Property taxes are a frequent prepaid item, often collected to cover a future period or to establish the initial balance of an escrow account for upcoming tax payments. Property tax calculations are based on the assessed value of the home and local tax rates. At closing, taxes are typically prorated between the buyer and seller. The buyer’s portion for the remainder of the current tax period, plus an initial contribution to the escrow account for future tax installments, is collected upfront.

Homeowner’s insurance premiums are another standard prepaid cost. Lenders typically require the first year’s premium to be paid in full at closing to guarantee the property is insured from the moment of ownership transfer. This coverage protects both the homeowner and the lender against potential damages. The annual premium amount varies based on factors such as the home’s value, location, and specific coverage details.

Mortgage interest, often referred to as “per diem” interest, is also prepaid at closing. This amount covers the interest accrued on the loan from the closing date through the end of the month. Since mortgage payments are typically due on the first day of the month and cover interest from the previous month, this upfront payment ensures interest is accounted for during the partial month of ownership before the first full mortgage payment is due. The closer the closing date is to the end of the month, the less prepaid interest will be required.

Private Mortgage Insurance (PMI) premiums, if applicable, may also require an initial prepayment. If a buyer’s down payment is less than 20% of the home’s purchase price for a conventional loan, PMI is typically required. This might involve an upfront lump sum premium or the first month’s premium collected at closing. This insurance protects the lender in case the borrower defaults on the loan.

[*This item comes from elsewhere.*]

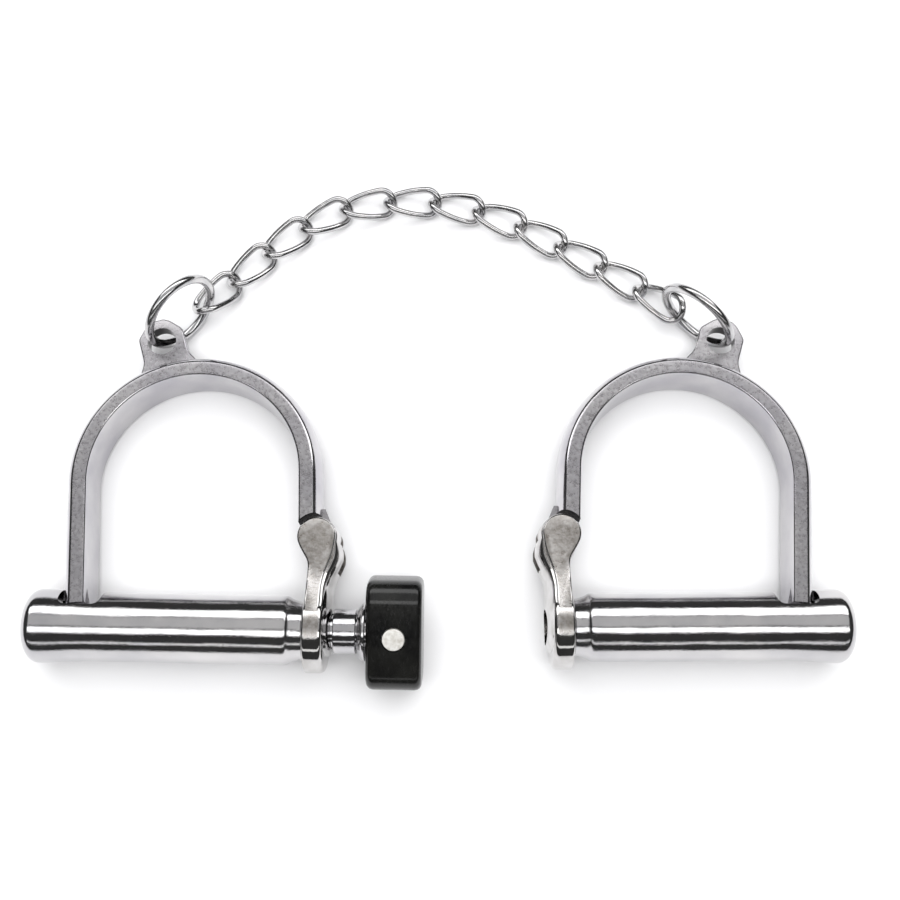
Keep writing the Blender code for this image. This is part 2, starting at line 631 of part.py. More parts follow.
def mirror_cuff(pieces, left_frame, right_frame):
    """Mirror image of the finished left cuff's pieces, under the right cuff's frame."""
    flip = Matrix.Diagonal((-1, 1, 1, 1))
    graph = bpy.context.evaluated_depsgraph_get()
    inverse = left_frame.matrix_world.inverted()
    for piece in pieces:
        mesh = bpy.data.meshes.new_from_object(piece.evaluated_get(graph), depsgraph=graph)
        if piece.type == "CURVE":
            weld_caps(mesh)
        mesh.transform(flip)
        mesh.flip_normals()
        mesh.materials.clear()
        copy = add_piece(f"right_{piece.name}", mesh, None, right_frame)
        mesh.materials.append(piece.data.materials[0].copy())
        copy.matrix_local = flip @ (inverse @ piece.matrix_world) @ flip
        piece.name = f"left_{piece.name}"


def weld_caps(mesh):
    """Join the loose end caps of a tube to its wall."""
    shape = bmesh.new()
    shape.from_mesh(mesh)
    bmesh.ops.remove_doubles(shape, verts=shape.verts, dist=0.000005)
    shape.to_mesh(mesh)
    shape.free()


def chain_run(left_hole):
    """Lay the left ring, the links and the right ring one after another; return the right lug's hole."""
    along, upward, to_hole, to_hook = ring_spots(LEFT_HEADING, 1, LEFT_LEAN, left_hole.z)
    centre = left_hole - to_hole
    add_ring("left_ring", centre, along, upward, left_hole)
    hook = centre + to_hook

    lying = max(abs(spot.z) for spot in link_points()) + LINK_WIRE_R
    reach = LINK_LENGTH / 2 - LINK_WIRE_R
    slope = math.asin((hook.z - lying) / (reach + LINK_PITCH / 2))
    last = len(LINK_HEADINGS) - 1
    joint = hook
    for index, degrees in enumerate(LINK_HEADINGS):
        direction = flat_heading(math.radians(degrees))
        before = after = LINK_PITCH / 2
        if index == 0:
            direction = direction * math.cos(slope) - Vector((0, 0, math.sin(slope)))
            before = reach
        if index == last:
            direction = direction * math.cos(slope) + Vector((0, 0, math.sin(slope)))
            after = reach
        centre = joint + direction * before
        add_link(f"link_{index + 1:02d}", centre, direction, joint)
        joint = centre + direction * after

    along, upward, to_hole, to_hook = ring_spots(RIGHT_HEADING, -1, RIGHT_LEAN, left_hole.z)
    centre = joint - to_hook
    add_ring("right_ring", centre, along, upward, joint)
    return centre + to_hole


def stand_on_origin():
    """Move the whole set so that its box stands on Z = 0, centred on the origin."""
    bpy.context.view_layer.update()
    graph = bpy.context.evaluated_depsgraph_get()
    corners = []
    for piece in PARTS.objects:
        if piece.type in {"MESH", "CURVE"}:
            mesh = piece.evaluated_get(graph).to_mesh()
            corners += [piece.matrix_world @ vertex.co for vertex in mesh.vertices]
    low = [min(spot[k] for spot in corners) for k in range(3)]
    high = [max(spot[k] for spot in corners) for k in range(3)]
    shift = Vector((-(low[0] + high[0]) / 2, -(low[1] + high[1]) / 2, -low[2]))
    for piece in PARTS.objects:
        if piece.parent is None:
            piece.location += shift


def build():
    """Left cuff with its key, the chain, and the right cuff where the chain ends."""
    left_frame = add_empty("left_cuff")
    turn, height = cuff_attitude(1, LEFT_YAW)
    left_frame.matrix_world = Matrix.Translation((*LEFT_PLACE, height)) @ turn
    pieces = cuff(left_frame)
    bpy.context.view_layer.update()

    right_hole = chain_run(left_frame.matrix_world @ lug_hole())
    right_frame = add_empty("right_cuff")
    turn, height = cuff_attitude(-1, RIGHT_YAW)
    own_hole = Vector((-lug_hole().x, lug_hole().y, 0))
    place = right_hole - turn @ own_hole
    right_frame.matrix_world = Matrix.Translation((place.x, place.y, height)) @ turn
    bpy.context.view_layer.update()
    mirror_cuff(pieces, left_frame, right_frame)
    key(add_empty("key_turn", left_frame))
    stand_on_origin()


build()
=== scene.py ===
import json
import math

import bmesh
import bpy
import numpy as np
from mathutils import Matrix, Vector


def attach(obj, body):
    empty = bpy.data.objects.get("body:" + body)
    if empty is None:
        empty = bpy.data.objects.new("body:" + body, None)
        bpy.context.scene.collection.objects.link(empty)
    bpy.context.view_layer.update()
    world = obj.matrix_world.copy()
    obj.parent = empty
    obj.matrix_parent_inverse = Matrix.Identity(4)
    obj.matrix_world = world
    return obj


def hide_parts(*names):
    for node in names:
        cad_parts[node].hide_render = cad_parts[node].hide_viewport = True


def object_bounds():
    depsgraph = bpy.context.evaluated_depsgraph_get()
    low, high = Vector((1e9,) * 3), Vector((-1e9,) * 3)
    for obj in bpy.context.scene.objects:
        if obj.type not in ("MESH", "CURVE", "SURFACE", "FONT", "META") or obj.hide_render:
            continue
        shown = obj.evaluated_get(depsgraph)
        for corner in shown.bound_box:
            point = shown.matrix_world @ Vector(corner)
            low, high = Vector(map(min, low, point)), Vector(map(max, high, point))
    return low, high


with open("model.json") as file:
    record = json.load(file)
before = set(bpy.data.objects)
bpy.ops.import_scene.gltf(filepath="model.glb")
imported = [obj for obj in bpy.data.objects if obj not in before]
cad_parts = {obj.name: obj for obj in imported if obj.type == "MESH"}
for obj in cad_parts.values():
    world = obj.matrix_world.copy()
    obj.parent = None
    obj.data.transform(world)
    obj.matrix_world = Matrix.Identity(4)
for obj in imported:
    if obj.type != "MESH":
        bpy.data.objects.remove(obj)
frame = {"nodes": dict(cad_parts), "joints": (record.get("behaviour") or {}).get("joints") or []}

cad_low, cad_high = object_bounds()


# --- Lock barrels -------------------------------------------------------------------------------------
# Each cuff closes on a drawn steel tube with a tapered neck, a rounded, flared closed end, and an
# opening milled across its side for the bow's tongue. It is polished bright and plated, so every band
# of light runs along it.

PIN_X = 0.0699
PIN_Y = 0.0223
BARREL_LENGTH = 0.0676
BARREL_R = 0.0084
FLARE_R = 0.00898
BORE_R = 0.0062
PLUG_R = 0.0054
PLUG_STEP = 0.0036

joints = {joint["name"]: joint for joint in frame["joints"]}


def cuff_place(side):
    """Matrix from a cuff's drawing to its place: drawing X runs from the flared end to the arm, Y to
    the top of the bow and Z out of its flat side. The right cuff is the drawing's mirror image, so its
    X is turned round."""
    along = -np.array(joints[f"{side}_bolt_slide"]["axis"])
    out = -np.array(joints[f"{side}_bow_hinge"]["axis"])
    hand = 1 if side == "left" else -1
    up = hand * np.cross(out, along)
    origin = np.array(joints[f"{side}_bow_hinge"]["pos_m"]) - PIN_X * along - PIN_Y * up
    place = np.eye(4)
    place[:3] = np.stack([along, up, out, origin], axis=1)
    return Matrix(place)


def skin(name, grid, loop=False):
    """Closed mesh over a grid of points. Each row is a closed ring and is joined to the next row; loop
    joins the last row to the first, and otherwise a flat face closes each end. Rows that meet in a
    point become a pole."""
    rows, round_count = grid.shape[:2]
    index = np.arange(rows * round_count).reshape(rows, round_count)
    here = index if loop else index[:-1]
    after = np.roll(index, -1, axis=0) if loop else index[1:]
    quads = np.stack([here, np.roll(here, -1, axis=1), np.roll(after, -1, axis=1), after], axis=-1)
    faces = quads.reshape(-1, 4).tolist()
    if not loop:
        faces += [index[0].tolist(), index[-1].tolist()]
    mesh = bpy.data.meshes.new(name)
    mesh.from_pydata(grid.reshape(-1, 3).tolist(), [], faces)
    shape = bmesh.new()
    shape.from_mesh(mesh)
    bmesh.ops.remove_doubles(shape, verts=shape.verts, dist=0.0000005)
    bmesh.ops.dissolve_degenerate(shape, edges=shape.edges, dist=0.0000001)
    bmesh.ops.recalc_face_normals(shape, faces=shape.faces)
    shape.to_mesh(mesh)
    shape.free()
    return mesh


def soften(corners, steps):
    """Closed outline with rounded corners. Corners are (x, y, radius) rows. The round at a corner P
    starts at A and ends at B, a radius away along its two sides, and is the curve (1-t)^2 A + 2t(1-t) P
    + t^2 B."""
    corners = np.array(corners, float)
    spot = corners[:, :2]
    to_before = np.roll(spot, 1, axis=0) - spot
    to_after = np.roll(spot, -1, axis=0) - spot
    reach = corners[:, 2]
    share_before = np.minimum(reach / np.linalg.norm(to_before, axis=1), 0.48)
    share_after = np.minimum(reach / np.linalg.norm(to_after, axis=1), 0.48)
    first = spot + to_before * share_before[:, None]
    last = spot + to_after * share_after[:, None]
    t = np.linspace(0, 1, steps)[None, :, None]
    curve = (1 - t) ** 2 * first[:, None] + 2 * t * (1 - t) * spot[:, None] + t ** 2 * last[:, None]
    return curve.reshape(-1, 2)


def turn(name, profile, sides):
    """Surface turned about X from (x, radius) points: (x, r cos a, r sin a) for a all the way round."""
    a = np.linspace(0, 2 * np.pi, sides, endpoint=False)
    x = np.repeat(profile[:, :1], sides, axis=1)
    y = profile[:, 1:] * np.cos(a)
    z = profile[:, 1:] * np.sin(a)
    return skin(name, np.stack([x, y, z], axis=-1), True)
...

Homeowner’s Association (HOA) dues are another potential prepaid cost if the property is part of a managed community. Buyers may be required to prepay a month or several months of HOA dues at closing. These funds contribute to the maintenance of common areas and shared amenities.

How Prepaid Costs Impact Your Home Purchase

Prepaid costs determine the total “cash to close” a homebuyer needs to bring to the settlement table. This total sum encompasses the down payment, various closing costs, and these specific prepaid amounts. Buyers should anticipate these prepaids can add thousands of dollars to the upfront financial requirement.

These costs are itemized and presented to the buyer on two financial documents provided by the lender: the Loan Estimate and the Closing Disclosure. The Loan Estimate is an initial three-page form provided within three business days of a loan application, offering an estimate of loan terms and costs. Prepaid costs are typically found on Page 2, often within Section F labeled “Prepaids” or under a broader “Other Costs” category.

The Closing Disclosure is a five-page document received at least three business days before closing, providing the final breakdown of all loan terms and costs. On the Closing Disclosure, prepaid costs are also detailed on Page 2, in Section F for items like prepaid interest and homeowner’s insurance, and in Section G for the initial escrow payment. This document allows buyers to compare actual costs against initial estimates.

The initial funding of an escrow account for property taxes and homeowner’s insurance is a component of prepaid costs. At closing, the lender collects a certain number of months of these expenses to “seed” the escrow account, typically ranging from two to six months’ worth of payments. This initial deposit, combined with the first year’s homeowner’s insurance premium and any prorated property taxes, ensures the escrow account can cover upcoming bills. After closing, a portion of the buyer’s monthly mortgage payment will continue to be allocated to this escrow account, allowing the lender to disburse funds for property taxes and insurance premiums as they become due throughout the year.

Understanding and Verifying Prepaid Costs

Buyers should carefully review the financial documents detailing their prepaid costs. The Loan Estimate and the Closing Disclosure are the primary sources of this information. Buyers should pay close attention to the accuracy of the estimated and final prepaid amounts, comparing them against any prior quotes or expectations.

Buyers can verify the accuracy of these figures. For homeowner’s insurance, cross-referencing the amount on the disclosure with quotes from insurance providers is advisable. Property tax estimates can be verified by checking local tax assessor websites or contacting the county tax office. If the property is part of a Homeowner’s Association, confirming dues and any upfront fees directly with the HOA management can prevent surprises.

Prepaid costs are not additional fees imposed by the lender or unexpected charges. Instead, they are necessary upfront payments for future, ongoing obligations associated with owning a home, such as property taxes and insurance. These payments ensure the property is protected and that statutory obligations are met from the start of homeownership. By understanding and verifying these amounts, homebuyers can better manage their finances.